(Canadian Pacific Railway issued the following on July 30, 2009.)
CALGARY, Alberta — Canadian Pacific Railway Limited (TSX/NYSE: CP) announced second-quarter net income of $157 million, an increase of two per cent from $155 million in 2008. The impact on net income from a decline in freight volumes was offset by a net gain after tax on the sale of a portion of CP’s interest in the Detroit River Tunnel Partnership of $69 million. Diluted earnings per share were $0.93, a decrease of seven per cent from $1.00 in second-quarter 2008.
“The recession continues to have a significant impact on our business and although freight volumes appear to have stabilized, we have not yet seen a sustained recovery in traffic,” said Fred Green, President and CEO. “In this economic climate we continue to manage what is in our control and I am pleased with our cost management efforts.”
“Our goal is to make sustainable reductions in our overall cost structure and strengthen our balance sheet. Our concentrated efforts to improve critical business processes will drive efficiency and ensure that CP is well-positioned to deliver value in the long term.”

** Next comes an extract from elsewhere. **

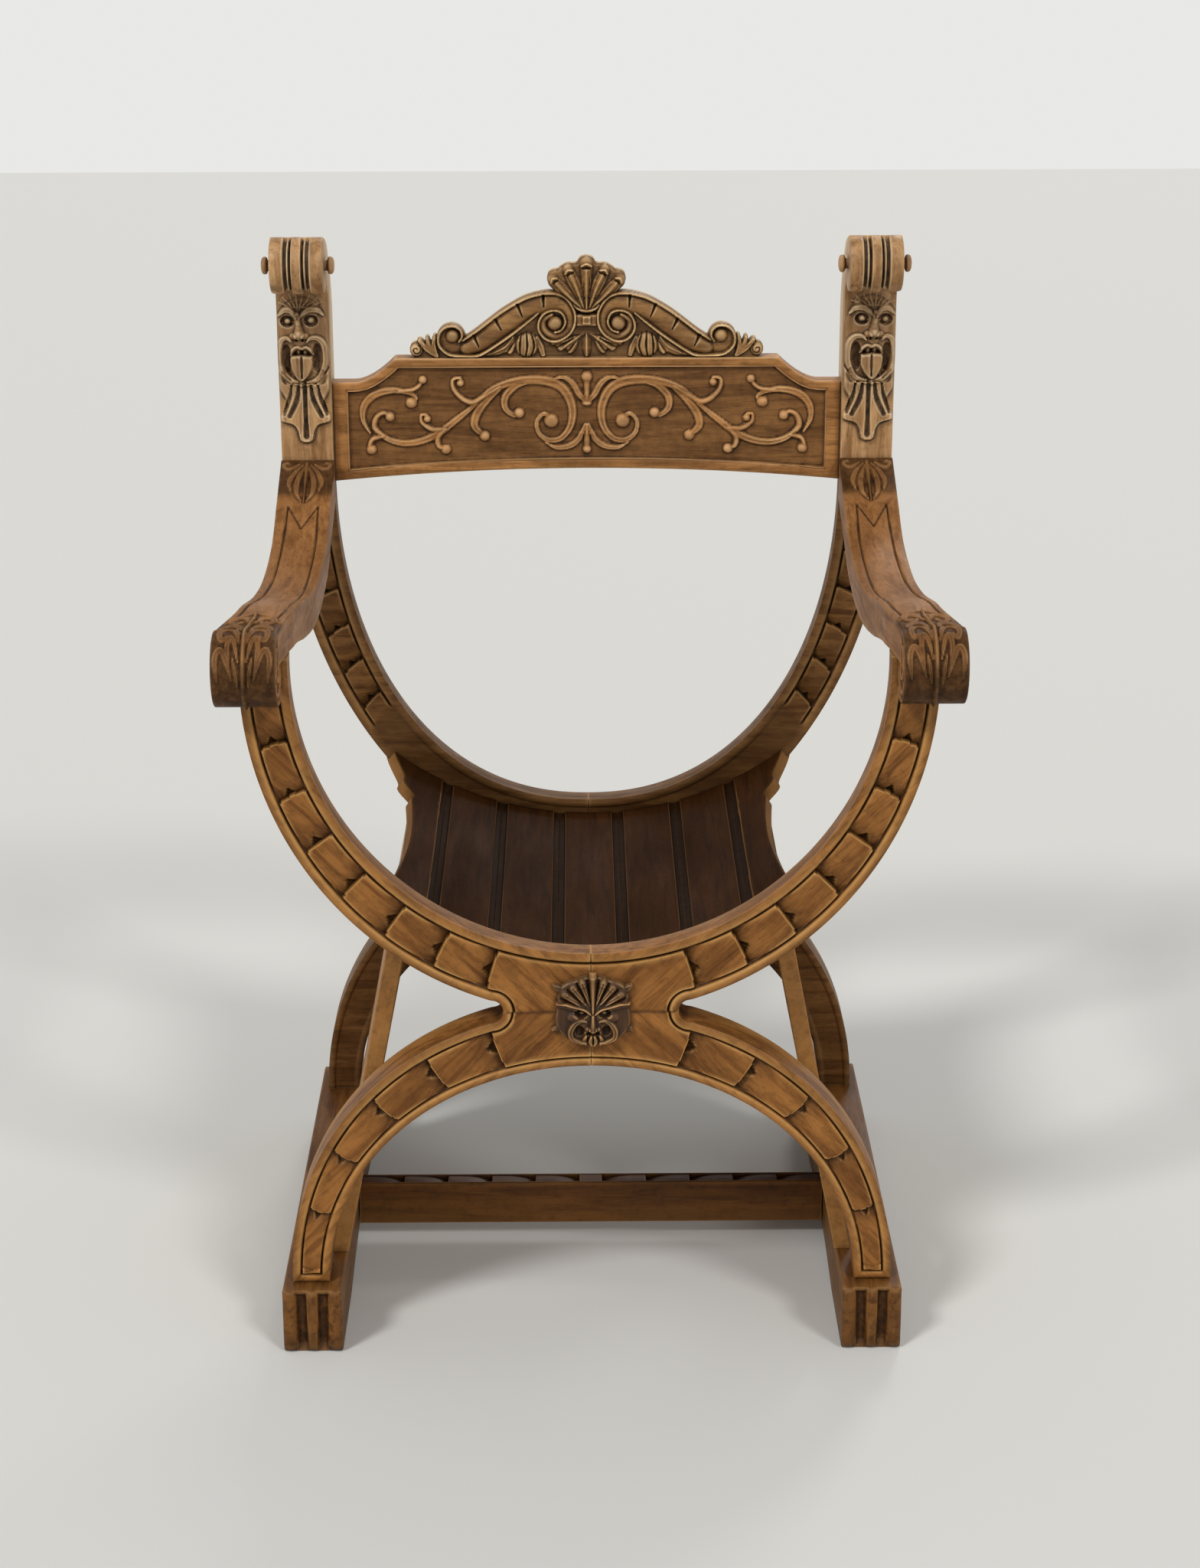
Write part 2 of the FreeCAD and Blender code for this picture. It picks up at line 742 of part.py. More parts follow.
def crest_rail():
    front = frame_pitch + rail_set_back
    solid = rail_outline(0.0, front).extrude(point(0, rail_thick, 0))
    field = rail_outline(rail_border, front - overrun).extrude(point(0, rail_recess + overrun, 0))
    solid = solid.cut(field).fuse(rail_tenons(0.0)).removeSplitter()
    return bored(solid, pediment_dowels(fit_gap))


# Pediment

def on_pediment(places, y):
    return [point(x * pediment_half, y, rail_top_z + z * pediment_height) for x, z in places]


# Places on the pediment, as shares of its half width and its height
band_top_share = ((0.12, 0.54), (0.19, 0.62), (0.255, 0.634), (0.35, 0.574), (0.447, 0.50), (0.622, 0.263),
                  (0.72, 0.14))
band_foot_share = ((0.72, 0.0), (0.61, 0.083), (0.42, 0.275), (0.242, 0.49))
inner_volute_share = ((0.176, 0.335),)
outer_volute_share = ((0.762, 0.165),)
leaf_end_share = ((0.90, 0.07),)
back_share = ((0.0, 0.45), (0.12, 0.63), (0.20, 0.68), (0.35, 0.54), (0.62, 0.22), (0.84, 0.16), (0.96, 0.12),
              (1.0, 0.0))


def pediment_scroll(y, thickness):
    """S-scroll of one side: its band, two volutes and the leaf that ends it."""
    top = on_pediment(band_top_share, y)
    foot_line = on_pediment(band_foot_share, y)
    edges = [spline(top), line(top[-1], foot_line[0]), spline(foot_line), line(foot_line[-1], top[0])]
    parts = []
    for places, radius in ((inner_volute_share, inner_volute_r), (outer_volute_share, outer_volute_r),
                           (leaf_end_share, leaf_end_r)):
        for centre in on_pediment(places, y):
            parts.append(rod(radius, thickness, centre, point(0, 1, 0)))
    return face_of(edges).extrude(point(0, thickness, 0)).fuse(parts)


def crest_pediment():
    y = frame_pitch + rail_set_back + (rail_thick - pediment_thick) / 2
    right = on_pediment(back_share, y)
    left = [point(-p.x, y, p.z) for p in reversed(right[1:])]
    back = polygon(left + right).extrude(point(0, pediment_thick, 0))
    front = y - pediment_relief
    scroll = pediment_scroll(front, pediment_relief + pediment_thick)
    solid = back.fuse([scroll, mirrored(scroll), pediment_shell(front)]).removeSplitter()
    base = box(-pediment_half, pediment_half, front, y + pediment_thick,
               rail_top_z, rail_top_z + pediment_height)
    return bored(solid.common(base).removeSplitter(), pediment_dowels(fit_gap))


def pediment_shell(front):
    """Scallop shell with round lobes, fanned about a point on the tie band."""
    depth = pediment_relief + pediment_thick
    centre_z = rail_top_z + pediment_height - shell_reach - shell_lobe_r
    spread = math.pi / (shell_lobes + 1)
    lobes = []
    for index in range(shell_lobes):
        angle = spread * (index + 1)
        lobes.append(point(shell_reach * math.cos(angle), front, centre_z + shell_reach * math.sin(angle)))
    foot_z = centre_z - shell_foot
    corners = [point(tie_half, front, foot_z)] + lobes + [point(-tie_half, front, foot_z)]
    fan = polygon(corners).extrude(point(0, depth, 0))
    parts = [rod(shell_lobe_r, depth, place, point(0, 1, 0)) for place in lobes]
    tie = box(-tie_half, tie_half, front, front + depth, rail_top_z, foot_z)
    return fan.fuse(parts + [tie])


# Seat

def stave(index):
    """Curved board from the front frame to the rear frame, let into both."""
    last = stave_count - 1
    first_edge = (index - stave_count / 2) * stave_degrees
    low = -stave_edge_degrees if index == 0 else first_edge
    high = stave_edge_degrees if index == last else first_edge + stave_degrees
    y0 = frame_thick - stave_inset
    y1 = frame_pitch + stave_inset
    ring = rod(stave_r + stave_thick, y1 - y0, point(0, y0, stave_centre_z), point(0, 1, 0))
    ring = ring.cut(rod(stave_r, y1 - y0, point(0, y0, stave_centre_z), point(0, 1, 0)))
    reach = stave_r * 2
    trim = math.degrees(stave_gap / 2 / stave_r)
    corners = []
    for edge in (low + trim, high - trim):
        angle = math.radians(edge)
        corners.append(point(reach * math.sin(angle), y0, stave_centre_z - reach * math.cos(angle)))
    wedge = polygon([point(0, y0, stave_centre_z)] + corners).extrude(point(0, y1 - y0, 0))
    solid = ring.common(wedge)
    if index in (0, last):
        solid = solid.cut(waist_cutter(1 if index == last else -1))
    return solid


def waist_cutter(side):
    """Big upright cylinder that hollows the seat's side edge between the frames."""
    middle_r = stave_r + stave_thick / 2
    end_x = middle_r * math.sin(math.radians(stave_edge_degrees))
    waist_x = middle_r * math.sin(math.radians(stave_waist_degrees))
    half_run = (frame_pitch - frame_thick) / 2
    sag = end_x - waist_x
    radius = (half_run ** 2 + sag ** 2) / (2 * sag)
    y = frame_thick + half_run
    return rod(radius, stave_centre_z, point(side * (waist_x + radius), y, 0), point(0, 0, 1))


# Side boards and stretcher

def side_board():
    top_z = stave_centre_z
    slope = board_lean_x / board_lean_z
    top_x = board_foot_x - slope * (top_z - foot_height)
    y0 = frame_thick + board_set_back
    y1 = frame_pitch - board_set_back
    face = polygon([point(board_foot_x, y0, foot_height),
                    point(board_foot_x + board_thick, y0, foot_height),
                    point(top_x + board_thick, y0, top_z),
                    point(top_x, y0, top_z)])
    solid = face.extrude(point(0, y1 - y0, 0))
    seat = rod(stave_r + stave_thick, frame_pitch, point(0, 0, stave_centre_z), point(0, 1, 0))
    above = box(0, leg_half_out, 0, rear_back_y, stave_centre_z - stave_r / 2, stave_centre_z + overrun)
    return solid.cut(seat).cut(above)


def stretcher_y():
    return (frame_pitch + frame_thick - stretcher_depth) / 2 - frame_thick / 2


def stretcher_tenons(extra):
    y = stretcher_y()
    inner = foot_half_out - foot_width
    margin = stretcher_depth / 5
    x0, x1 = inner, inner + stretcher_tenon + extra
    return box(x0, x1, y + margin - extra, y + stretcher_depth - margin + extra,
               stretcher_z + margin - extra, stretcher_z + stretcher_height - margin + extra)


def stretcher():
    """Bar between the runners, its top cut with the same sloping scales as the frames."""
    y = stretcher_y()
    half = foot_half_out - foot_width
    top = stretcher_z + stretcher_height
    solid = box(-half, half, y, y + stretcher_depth, stretcher_z, top)
    step = (half - stretcher_motif / 2) / stretcher_scales
    border = stretcher_depth / 8
    for side in (-1, 1):
        for index in range(stretcher_scales):
            near = side * (stretcher_motif / 2 + step * index)
            far = side * (stretcher_motif / 2 + step * (index + 1))
            face = polygon([point(near, y + border, top + overrun),
                            point(near, y + border, top - scale_deep),
                            point(far, y + border, top - scale_shallow),
                            point(far, y + border, top + overrun)])
            solid = solid.cut(face.extrude(point(0, stretcher_depth - 2 * border, 0)))
    tenon = stretcher_tenons(0.0)
    return solid.fuse([tenon, mirrored(tenon)]).removeSplitter()


# Rosette

def centre_mask():
    """Fan-edged rosette with a swelling face, glued over the centre joint."""
    lobe_r = rosette_r * math.sin(math.radians(180.0 / rosette_lobes))
    centre = point(0, -rosette_plate, rosette_z)
    parts = []
    for index in range(rosette_lobes):
        angle = math.radians(360.0 * index / rosette_lobes + 90.0)
        place = point(rosette_r * math.cos(angle), -rosette_plate, rosette_z + rosette_r * math.sin(angle))
        parts.append(rod(lobe_r / 2, rosette_plate, place, point(0, 1, 0)))
    plate = rod(rosette_r, rosette_plate, centre, point(0, 1, 0)).fuse(parts)
    face = rounded_relief(rosette_r * 2 / 3, rosette_r * 3 / 4, rosette_relief, centre)
    front = box(-rosette_r, rosette_r, -rosette_plate - rosette_relief - overrun, -rosette_plate / 2,
                rosette_z - rosette_r, rosette_z + rosette_r)
    return plate.fuse(face.common(front)).removeSplitter()


def both_sides(name, right):
    return {name + "_right": [right], name + "_left": [mirrored(right)]}


def build_nodes():
    nodes = {}
    nodes.update(both_sides("foot", foot()))
    nodes.update(both_sides("front_leg", leg(0.0, front_notch_r, True)))
    nodes.update(both_sides("rear_leg", leg(frame_pitch, rear_notch_r, False)))
    nodes.update(both_sides("front_arc", front_arc()))
    nodes.update(both_sides("rear_arc", rear_arc()))
    nodes.update(both_sides("post", post()))
    nodes.update(both_sides("arm", arm()))
    nodes.update(both_sides("side_board", side_board()))
    buttons = volute_buttons()
    nodes["volute_buttons"] = buttons + [mirrored(button) for button in buttons]
    nodes["crest_rail"] = [crest_rail()]
    nodes["crest_pediment"] = [crest_pediment()]
    for index in range(stave_count):
        nodes["seat_stave_%d" % (index + 1)] = [stave(index)]
    nodes["stretcher"] = [stretcher()]
    nodes["centre_mask"] = [centre_mask()]
    nodes["centre_dowels"] = centre_dowels(0.0)
    nodes["seam_dowels"] = seam_dowels(0.0)
    nodes["arm_dowels"] = arm_dowels(0.0)
    nodes["post_dowels"] = post_dowels(0.0)
    nodes["pediment_dowels"] = pediment_dowels(0.0)
    return nodes


def write_nodes(nodes):
    os.makedirs("parts", exist_ok=True)
    for name, solids in nodes.items():
        shape = Part.makeCompound(solids) if len(solids) > 1 else solids[0]
        if len(shape.Solids) == 1:
            shape = shape.Solids[0]
        shape.translate(point(0, -middle_y, 0))
        shape.exportStep("parts/%s.step" % name)
        size = shape.BoundBox
        print("%-18s %d solids, valid %s, %.1f x %.1f x %.1f" % (
            name, len(shape.Solids), shape.isValid(), size.XLength, size.YLength, size.ZLength))


write_nodes(build_nodes())
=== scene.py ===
"""Looks of a carved walnut X-frame armchair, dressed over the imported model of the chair."""

import logging
import math
from dataclasses import dataclass
from enum import Enum
from functools import partial
from typing import Any, Callable, Sequence

import bmesh
import bpy
import numpy as np
from mathutils import Matrix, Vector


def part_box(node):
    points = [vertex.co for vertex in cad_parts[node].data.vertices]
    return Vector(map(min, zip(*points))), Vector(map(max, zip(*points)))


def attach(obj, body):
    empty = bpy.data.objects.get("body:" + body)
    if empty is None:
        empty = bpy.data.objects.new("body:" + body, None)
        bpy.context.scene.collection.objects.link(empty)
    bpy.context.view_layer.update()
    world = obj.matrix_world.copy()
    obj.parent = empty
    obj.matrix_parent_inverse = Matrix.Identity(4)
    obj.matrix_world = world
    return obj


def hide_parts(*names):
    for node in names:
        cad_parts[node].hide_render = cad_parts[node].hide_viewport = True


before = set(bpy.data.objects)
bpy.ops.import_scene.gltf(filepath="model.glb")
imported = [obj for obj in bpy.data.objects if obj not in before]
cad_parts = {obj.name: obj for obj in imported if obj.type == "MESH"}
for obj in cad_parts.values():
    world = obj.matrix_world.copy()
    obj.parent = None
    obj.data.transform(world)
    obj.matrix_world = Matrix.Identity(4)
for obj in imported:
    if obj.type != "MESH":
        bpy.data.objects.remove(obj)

logging.basicConfig(level=logging.INFO, format="%(message)s")
log = logging.getLogger("chair")

MM = 0.001
FRONT_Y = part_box("front_arc_right")[0][1] / MM
SIDES = {"right": 1.0, "left": -1.0}
Array = np.ndarray
Line = Array | Sequence[tuple[float, float]]
Adder = Callable[..., Any]


def to_linear(hex_code: str) -> tuple[float, float, float, float]:
    """Turns an sRGB hex colour into Blender's linear colour.

    Args:
        hex_code: Six hex digits.

    Returns:
        Red, green, blue and an alpha of 1.
    """
    channels = [int(hex_code[i:i + 2], 16) / 255.0 for i in (0, 2, 4)]
    linear = [c / 12.92 if c <= 0.04045 else ((c + 0.055) / 1.055) ** 2.4 for c in channels]
    return (linear[0], linear[1], linear[2], 1.0)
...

SUMMARY OF SECOND-QUARTER 2009 COMPARED WITH SECOND-QUARTER 2008
For the second-quarter and the first-half of 2009, the results of the Dakota, Minnesota & Eastern Railroad (DM&E) are fully consolidated with CP’s results. For comparison, second-quarter and first-half 2008 results have also been presented on a pro forma basis. In the second quarter and first-half of 2008, DM&E earnings were reported as equity income, and pro forma comparisons are provided in order to aid in the evaluation of the underlying earnings trends. Financial data presented on a pro forma basis, a non-GAAP measure, redistributes DM&E’s operating results from an equity income basis of accounting to a line-by-line consolidation of DM&E revenues and expenses.
EXCLUDING FOREIGN EXCHANGE GAIN AND LOSS ON LONG-TERM DEBT AND OTHER SPECIFIED ITEMS ON A PRO FORMA BASIS
* Total revenues were $1.0 billion, down 21 per cent from $1.3 billion
* Operating expenses were $797 million, down 23 percent from $1.0 billion
* Income decreased to $100 million from $150 million, or 33 per cent
* Diluted earnings per share decreased to $0.59 from $0.97, or 39 per cent
* Operating ratio improved 120 basis points to 77.9 per cent
SUMMARY OF FIRST-HALF 2009 COMPARED WITH FIRST-HALF 2008
* Net income for the first half of 2009 was $220 million compared with $245 million in 2008, a decrease of 10 per cent.
* Diluted earnings per share were $1.33 down from $1.58 or 16 per cent
EXCLUDING FOREIGN EXCHANGE GAIN AND LOSS ON LONG-TERM DEBT AND OTHER SPECIFIED ITEMS ON A PRO FORMA BASIS
* Total revenues decreased 17 per cent to $2.1 billion and operating expenses decreased 15 per cent to $1.7 billion
* Income decreased 42 per cent to $154 million from $267 million
* Diluted earnings per share were $0.94 down from $1.72
* Operating ratio deteriorated 190 basis points to 82.6 per cent from 80.7 per cent
2009 CAPITAL PROGRAM
CP now expects its capital program in 2009 to be in the range of $800 million to $820 million, an increase from the previous outlook of $720 million to $740 million. This increase is due to a buy-out of operating leases and it is anticipated that the cash impact of this increase will be offset by the proceeds from the sale of other equipment in the latter half of 2009.
FOREIGN EXCHANGE GAIN AND LOSS ON LONG-TERM DEBT AND OTHER SPECIFIED ITEMS
CP had a foreign exchange loss on long-term debt of $15 million after tax in the second quarter of 2009, compared with a foreign exchange gain on long-term debt of $5 million after tax in the second quarter of 2008.
As part of a consolidated financing strategy, CP structures its U.S. dollar long-term debt in different taxing jurisdictions. As well, a portion of this debt is designated as a net investment hedge against net investment in U.S. subsidiaries. As a result, the tax on foreign exchange gains and losses on long-term debt in different taxing jurisdictions can vary significantly.
Other specified items in the second-quarter of 2009 included an after tax gain on the sale of a portion of CP’s interest in the Detroit River Tunnel Partnership of $69 million. There was also a gain in the fair value of long-term floating rates notes received in replacement of the investment in Asset Backed Commercial Paper (ABCP) of $3 million after tax. There were no other specified items in the second-quarter of 2008.
For the first six months of 2009, CP had a foreign exchange loss on long-term debt of $6 million after tax, unchanged from the first half of 2008, and there was a charge taken in 2008 to reflect an adjustment to the estimated fair value of ABCP of $15 million after tax that was classified as an other specified item.